Who buys super-premium pay-TV?

Why launch a new Super-premium product?

Viasat logo

The brief

Viasat Broadcasting operates free-TV and pay-TV in Scandinavia and Eastern Europe, with emerging market operations in the Baltics, Russia and the Ukraine.   In total Viasat operates pay-TV platforms in 35 markets.

The emerging Eastern European markets are fast paced and dynamic, with multiple languages, with social, regulatory and political challenges, and with distinctive local cultures. Best practice in subscription pay-TV is to package your products into ‘Good-Better-Best’ bundles.  Viasat promoted these three packages of product into the Baltic markets successfully with over 250,000 pay-TV subscribers.  But growth had slowed, and Viasat needed a stepchange in performance.  Plus sales of pay-TV by level of package were too ‘bottom heavy’ with disappointing Average Revenue per User/per Unit (ARPU).

Strategy

Our review focussed on the need to grow revenue per user.  Our analysis suggested that there was a small market for a super-premium product to sit above the existing ‘Best’ product, appealing to more affluent segments of the Baltic markets.  Plus we knew that promoting a Super-Premium product in the right way and at the right price could also change the dynamic to benefit the ‘middle’ Better and Best products sitting below it. So the strategy we proposed was to design, build and launch a new Super-premium product at a high pricepoint – to sell at high margin, but more importantly to benefit the mid-range products positioned below it.Viasat superpremium

Actions

Within six weeks we’d designed and specified a new, ‘fully loaded’ Super-premium product which offered all of the best features and benefits available. Within eight weeks we’d researched it to quantify the range of likely demand. Within ten weeks we began to register interest from customers and by week 12 we started to offer the product in our first market, Latvia.

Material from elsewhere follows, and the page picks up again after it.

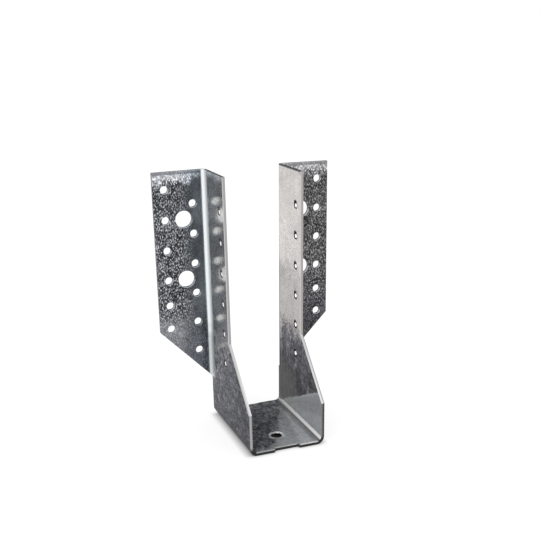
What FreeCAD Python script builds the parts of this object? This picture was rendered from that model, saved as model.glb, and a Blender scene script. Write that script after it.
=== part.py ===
"""Joist hanger with outward header flanges, folded from one blank of galvanised sheet.

Frame: +X across the joist, +Y into the header that the flanges are nailed to, +Z up.
The origin is the middle of the footprint, on the underside of the seat.
The right half is built first and mirrored. The seat's own cut-outs follow on the whole.
"""

import FreeCAD, Part
import math
import os

import Sketcher

NODE = "joist_hanger"

# Driving dimensions in millimetres and degrees
SIZES = {
    "gauge": 2.0,
    "joist_width": 46.0,
    "side_length": 169.0,
    "side_flare": 0.63,
    "overall_depth": 75.0,
    "seat_bend_radius": 3.0,
    "rear_setback": 2.5,
    "upper_depth": 40.3,
    "slant_foot": 27.0,
    "slant_top": 62.0,
    "flange_reach": 34.0,
    "flange_bend_radius": 2.5,
    "bevel_foot": 27.5,
    "bevel_top": 62.8,
    "nail_hole": 5.0,
    "nail_pitch": 20.0,
    "inner_row_offset": 8.0,
    "inner_row_from_top": 21.5,
    "inner_row_end": 40.0,
    "outer_row_offset": 26.4,
    "outer_row_from_top": 11.4,
    "outer_row_end": 90.0,
    "outer_low_top": 80.5,
    "outer_low_pitch": 16.0,
    "outer_low_rows": 2,
    "bolt_hole": 11.0,
    "bolt_offset": 14.4,
    "bolt_from_top": 31.4,
    "bolt_pitch": 40.0,
    "bolt_rows": 2,
    "side_nail_depth": 32.0,
    "side_nail_from_top": 22.5,
    "side_nail_end": 40.0,
    "seat_hole": 7.5,
    "seat_hole_rim": 0.9,
    "seat_hole_from_front": 19.5,
    "notch_width": 15.0,
    "notch_depth": 2.0,
    "notch_flank": 1.0,
    "rear_notch_width": 16.0,
    "rear_notch_depth": 0.5,
    "overrun": 6.0,
}

# Places that several features share, as formulas of the driving dimensions
HALF_WIDTH = "(Sizes.joist_width / 2)"
FRONT = "(-Sizes.overall_depth / 2)"
HEADER = "(Sizes.overall_depth / 2)"
REAR = f"({HEADER} - Sizes.rear_setback)"
BEND_START = f"({HEADER} - Sizes.gauge - Sizes.flange_bend_radius)"
ABOVE_SIDES = "(Sizes.side_length + Sizes.overrun)"
SEAT_TOP = "Sizes.gauge"
INNER_TOP = "(Sizes.side_length - Sizes.inner_row_from_top)"
OUTER_TOP = "(Sizes.side_length - Sizes.outer_row_from_top)"
SIDE_NAIL_TOP = "(Sizes.side_length - Sizes.side_nail_from_top)"
BOLT_TOP = "(Sizes.side_length - Sizes.bolt_from_top)"


def add_sizes(doc):
    """Sheet of the driving dimensions, one alias to a row."""
    sheet = doc.addObject("Spreadsheet::Sheet", "Sizes")
    for row, (name, value) in enumerate(SIZES.items(), start=1):
        sheet.set(f"A{row}", name)
        sheet.set(f"B{row}", str(value))
        sheet.setAlias(f"B{row}", name)
    doc.recompute()


def new_sketch(body, name, role):
    """Empty sketch on one of the body's origin planes."""
    plane = next(item for item in body.Origin.OriginFeatures if item.Role == role)
    sketch = body.newObject("Sketcher::SketchObject", name)
    sketch.AttachmentSupport = [(plane, "")]
    sketch.MapMode = "FlatFace"
    return sketch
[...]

In pricing psychology, this makes use of Good-Better-Best together with Goldilocks pricing. Plus it applies both high pricepoint and low pricepoint anchors, with the high pricepoint in particular acting as a decoy; and it draws on Extremeness aversion to favour the ‘middle products’.

The big difference

After the first six months we found that 7% of customers would take up an offer of the new Superpremium product. But the biggest difference we made was to change the overall dynamic in favour of the ‘next product down’ which grew from 22% to 28% of all sales.  As a result of the performance improvement for both top products we grew Average Revenue per Unit / per User in Latvia by over +20% year on year with 34% of customers taking one or other premium product.